One can make the argument that this is a very crowded space already—using those verticals you just mentioned in the first question that you want to appeal to, how can you stand out technologically from the pack?
I agree this is a crowded space, but is a young market as well, so the crowdedness is related to the huge industry interest in finally being able to tackle the real data problems of every company out there. It’s the Cambrian explosion all over again: a lot of new products and rapid evolution.
A lot of big data ecosystem vendors are currently focusing on Hadoop, which obviously is an admirable platform but is often used to harvest the proverbial needle from a haystack of very flat and very high-noise-to-low-signal-ratio data, in batch. A Hadoop run takes hours to process petabytes of low-value data into quality results. We strive to be the premier interactive big data vendor, hence our strategic choice for HBase – Lily has been designed to be used as an online data management system. By converting interactions into indexes and integrated machine learning, we are able to provide real-time recommendations – a unique and compelling technology offer.
Also, and quite importantly: we ship and have been shipping and supporting real customers now for almost a year. We’re on the next phase of our roadmap: adding new features and improving existing ones.
Please provide us with one solid use case if you can so we can put your technology in better context.

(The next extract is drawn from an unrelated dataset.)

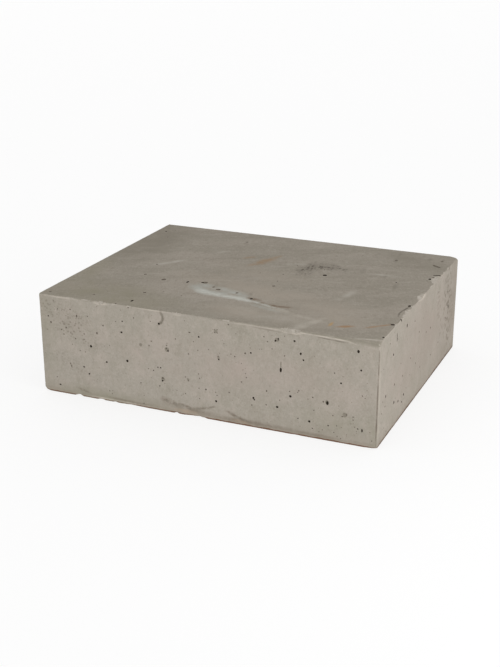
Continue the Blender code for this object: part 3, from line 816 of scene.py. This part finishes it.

Retailers often have quite complex and diverse back-end systems for managing product data, customer data, POS systems, stock and price.
These systems are typically interacted with in batch-mode, in nightly ETL runs, because they can’t withstand the variable load that internet-facing systems are exposed to. Lily allows to aggregate data from all these different sources, both back- end front-end-derived, to scale with volume and usage, and to track how data (products) is being used (consulted, bought, appreciated) by users (customers). Tracking this usage behavior and translating that in real-time into product recommendations can generate direct benefits to retailers.